Yahoo UK Fined £250, 000 For 2014 Cyber-Attack
June 12, 20181.2K views0 comments
British data protection watchdog on Tuesday slammed a £250, 000 fine on Yahoo UK Services Ltd for a cyber-attack that occurred in November 2014.
Yahoo said that in 2016 at least 500 million of its accounts had been hacked two years earlier, Reuters reported.
The Information Commissioner’s Office (ICO) said it focused on the 515,121 UK accounts that London-based Yahoo UK Services oversaw as a data controller.
The compromised personal data included names, email addresses, telephone numbers, dates of birth, hashed passwords, and encrypted or unencrypted security questions and answers.
The ICO investigation found Yahoo UK Services failed to protect the data and take steps to ensure parent Yahoo Inc complied with the appropriate data protection standards.
“The failings our investigation identified are not what we expect from a company that had ample opportunity to implement appropriate measures,” ICO’s Deputy Commissioner of Operations James Dipple-Johnstone said.
“…it’s no good locking the door if you leave the key under the mat.”
The inadequacies found had been in place for a long period without being discovered or addressed, ICO added.

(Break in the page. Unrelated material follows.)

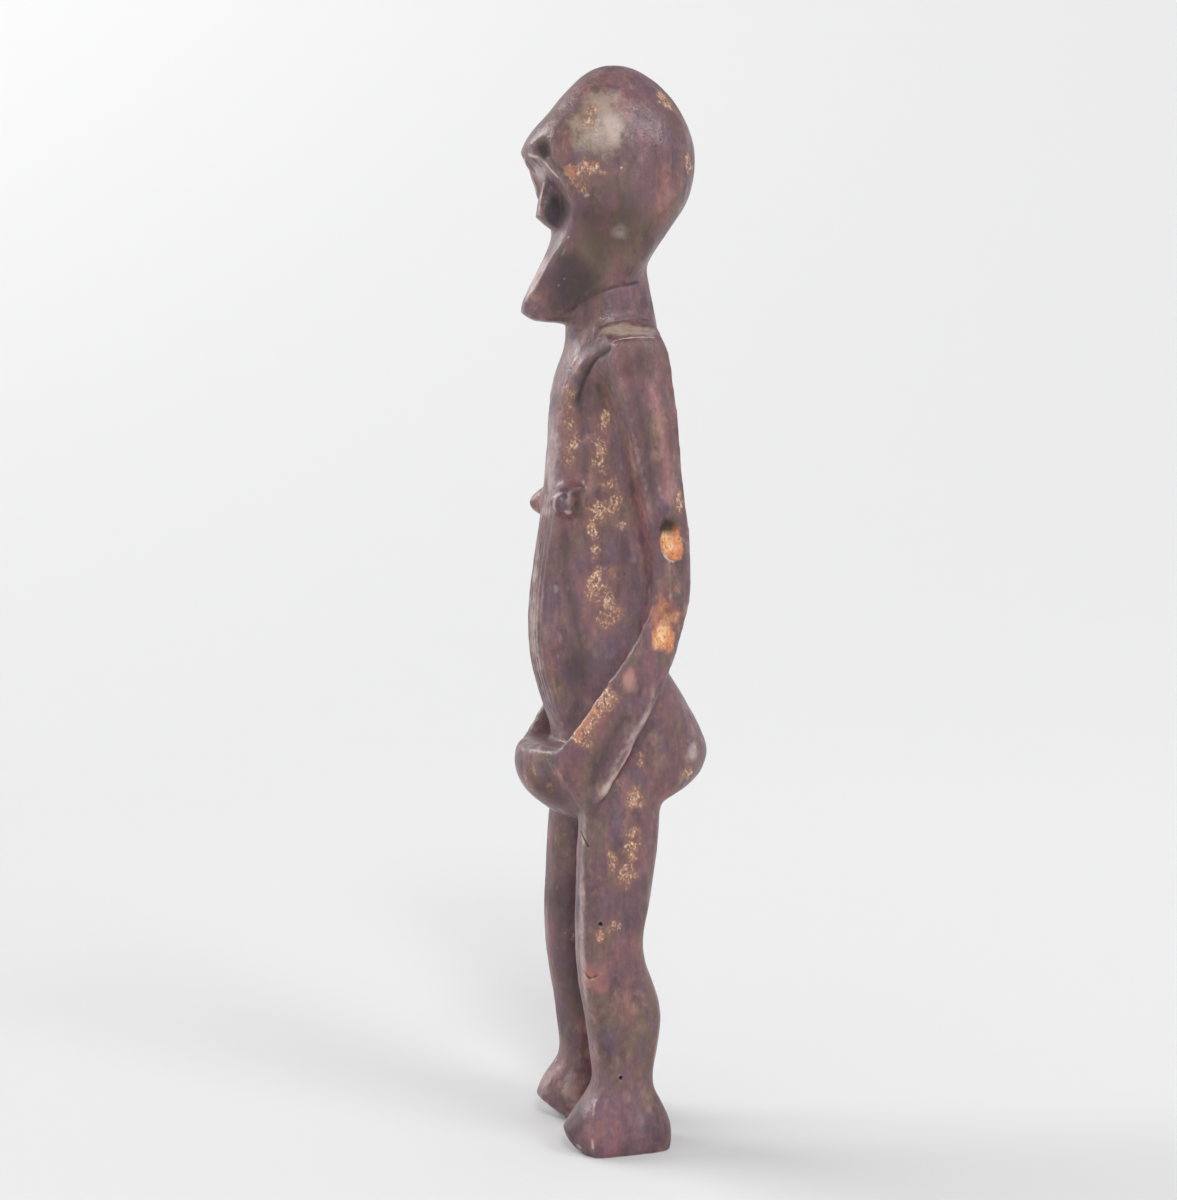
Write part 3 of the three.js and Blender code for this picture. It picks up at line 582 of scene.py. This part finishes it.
def leg_marks(carving):
    """Pits, a chipped knee with a crack, painted highlights on shin and foot, painted shade, insect holes."""
    pits = (((31.9, 1.4, 148), (2.4, 3, 4.4), 0.4, 0.95), ((32.5, 2, 135), (2, 2.2, 2.4), 0.4, 0.6),
            ((32.8, 0.2, 128), (2, 2.4, 6), 0.35, 0.85), ((32.6, -8.2, 122.5), (2, 2.4, 4), 0.3, 0.7),
            ((32.5, -3, 117), (2, 3, 5), 0.3, 0.7), ((32.8, -7, 96.6), (2, 2.4, 2.6), 0.2, 0.6),
            ((33, -6, 90), (2, 2.2, 3), 0.15, 0.5), ((31.6, -12.5, 93), (1.6, 2, 2.4), 0.2, 0.8))
    # Painted shade over the far leg, and a darker patch on the near leg.
    carving.patch((-20, -4, 80), (22, 26, 70), ragged=0.3, soft=0.6, dark=0.6)
    carving.patch((30, 0, 105), (12, 20, 26), ragged=0.5, soft=0.9, dark=0.4)
    carving.worn_pits(pits)
    carving.patch((29, -16.5, 75), (8, 9, 7), ragged=0.7, soft=0.9, tint=1.0, worn=0.45)
    carving.patch((28.5, -17, 76.5), (4, 4, 2.4), depth=0.3, ragged=0.9, soft=0.8, bare=0.4)
    carving.stroke([(26.5, -18.5, 77), (28, -17.5, 74.5), (29.5, -16.5, 74), (31.5, -13.5, 76.5)], 1.0,
                   depth=0.5, ragged=0.5, dark=0.8)
    # A groove at the top of the thigh, darkened with painted shade.
    carving.stroke([(20, -18, 134), (24, -18, 131), (28, -16.5, 127.5)], 1.0, depth=0.7, dark=0.9)
    # A painted highlight down the front edge of the near leg.
    carving.stroke([(23.5, -19, 150), (24, -19, 120), (25.5, -19.5, 102), (26.5, -19, 86), (25.5, -19, 70),
                    (24.5, -19, 50), (24, -19, 32)], 4.2, ragged=0.45, light=0.62)
    # Painted shade on the foot's front, and painted highlights along its edge and at its toe.
    carving.patch((25, -25, 12), (8, 12, 17), ragged=0.3, soft=0.5, dark=0.6)
    carving.stroke([(28.5, -14, 25), (31.5, -16, 14), (33, -16.5, 2)], 1.5, depth=-0.4, light=0.35)
    carving.patch((-23, -21.5, 104.5), (2.4, 2, 1.6), depth=0.8, ragged=0.4, worn=0.5)
    carving.patch((28, -21.5, 4), (2.2, 2.2, 1.8), depth=0.3, ragged=0.6, light=0.7)
    # Two insect holes, darkened inside with painted shade.
    for place in ((31.9, -13, 97), (31.5, -4, 32.5)):
        carving.patch(place, (1, 1, 1), depth=1.5, ragged=0.1, dark=1.0)


def carved_surface():
    """The figure's final mesh."""
    source = bpy.data.objects[NODE].data.copy()
    coarse = applied(source, ("WELD", {"merge_threshold": WELD_REACH * MM}),
                     ("REMESH", {"mode": "VOXEL", "voxel_size": COARSE_VOXEL * MM}))
    blank = Surface(coarse)
    smooth_between_ridges(blank)
    for place, reach, rounds in SOFTENED:
        soften(blank, place, reach, rounds)
    blank.write()
    fine = applied(coarse, ("SUBSURF", {"levels": 1, "subdivision_type": "CATMULL_CLARK"}))
    surface = Surface(fine)
    carving = Carving(surface)
    for marks in (tool_marks, scattered_wear, face_marks, head_marks, neck_marks, chest_marks, belly_marks,
                  arm_breaks, forearm_marks, hip_marks, leg_marks):
        marks(carving)
    carving.height *= step(0.0, FLOOR_FADE, carving.points[:, 2])
    carving.push()
    set_flat_soles(surface)
    low, high = cad_box_mm()
    surface.points = np.clip(surface.points, low, high - BOX_CLEARANCE)
    ridge_wear_sheen_and_hollow_shade(carving)
    surface.write()
    for name, values in carving.masks.items():
        attribute = fine.attributes.new(name, "FLOAT", "POINT")
        attribute.data.foreach_set("value", values.astype(np.float32))
    return applied(fine, ("TRIANGULATE", {}), ("DECIMATE", {"ratio": TRIANGLE_SHARE}))


def set_flat_soles(surface):
    """Lays the soles on the floor."""
    low = surface.points[:, 2] < SOLE_BAND
    facing_down = surface.normals()[low, 2] < SOLE_FACING
    surface.points[low, 2] = np.where(facing_down, 0.0, surface.points[low, 2])


def cad_box_mm():
    """The solid's lowest and highest corner."""
    low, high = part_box(NODE)
    return np.array(low) / MM, np.array(high) / MM


# The rounds of averaging that give a point's near and far surroundings. Then, for ridges and hollows, the
# height over those surroundings at which the ridges' rubbed wear and painted sheen, and the hollows'
# painted shade, start and are at their full, and how strong they are.
NEAR_ROUNDS = 8
FAR_ROUNDS = 30
FINE_RIDGE = (0.04, 0.22, 0.4)
BROAD_RIDGE = (0.1, 0.6, 0.35)
FINE_HOLLOW = (-0.03, -0.2, 0.6)
BROAD_HOLLOW = (-0.08, -0.5, 0.7)


def graded(values, grade):
    """How far the values are from where the grade starts to its full, times its strength."""
    start, full, strength = grade
    return step(start, full, values) * strength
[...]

Yahoo’s European regulator has ordered it to make privacy changes following a probe into what it said was one of the largest ever data breaches to impact EU citizens.
Ireland’s Data Protection Commissioner, the lead European regulator on privacy issues for Yahoo, whose European headquarters are in Dublin, said last week Yahoo’s data processing operations did not meet standards required by EU law.
Yahoo UK did not immediately respond to a request for comment.